Em meio a este clima político, Di Pietro contou que recebeu vários convites para visitar o Brasil de pessoas que querem conhecer melhor a Operação Mãos Limpas. “Farei alguns seminários ou conferências nas universidades” (ANSA).
Moro: grampo ocorreu depois de determinar suspensão de gravação
O juiz federal Sérgio Moro reconheceu, em despacho, que a interceptação telefônica de uma ligação do ex-presidente Lula e da presidenta Dilma Rousseff ocorreu duas horas depois de ele ter determinado a suspensão das gravações. No documento, Moro afirma que determinou o fim da interceptação telefônica do ex-presidente na quarta-feira (16) às 11h12. Ele diz, entretanto que, entre a decisão e o cumprimento da ordem, foi colhido novo diálogo às 13h32 – o que foi reunido pela autoridade policial ao processo.
Moro afirma que “não havia reparado antes no ponto [horário]”, mas que não vê maior relevância nisso. “Como havia justa causa e autorização legal para a interceptação, não vislumbro maiores problemas no ocorrido”, disse o juiz no despacho. Ele ressalta ainda que não acredita na necessidade de exclusão do diálogo “considerando seu conteúdo relevante no contexto das investigações”.

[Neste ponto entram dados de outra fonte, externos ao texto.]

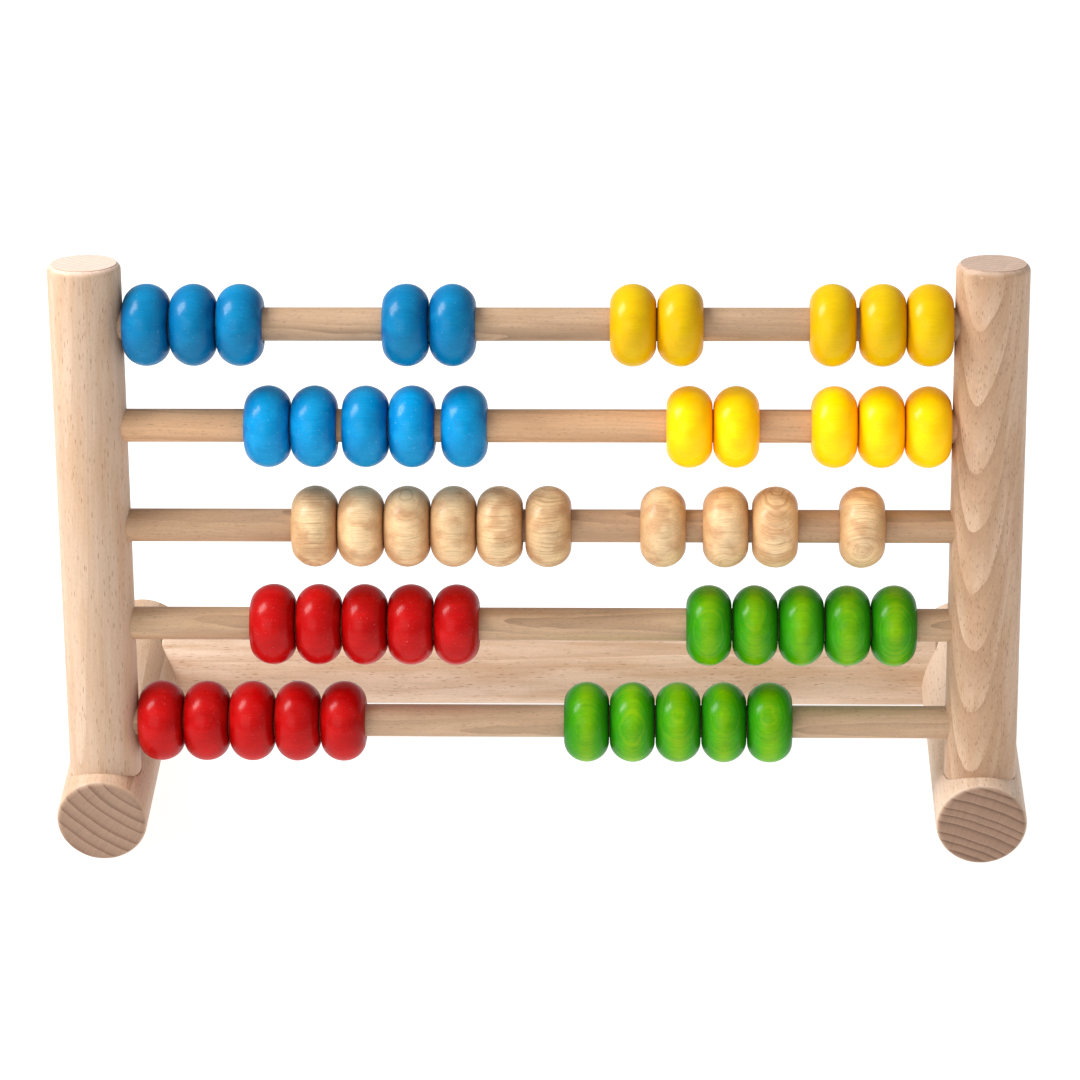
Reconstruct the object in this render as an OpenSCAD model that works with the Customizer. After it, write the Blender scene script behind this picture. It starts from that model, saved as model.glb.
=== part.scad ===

Para Moro, a existência de foro privilegiado da presidenta não altera o quadro “pois o interceptado era o investigado e não a autoridade, sendo a comunicação interceptada fortuitamente”. O juiz finaliza o despacho afirmando que caberá ao Supremo Tribunal Federal (STF), quando receber o processo, decidir definitivamente sobre essas questões (ABr).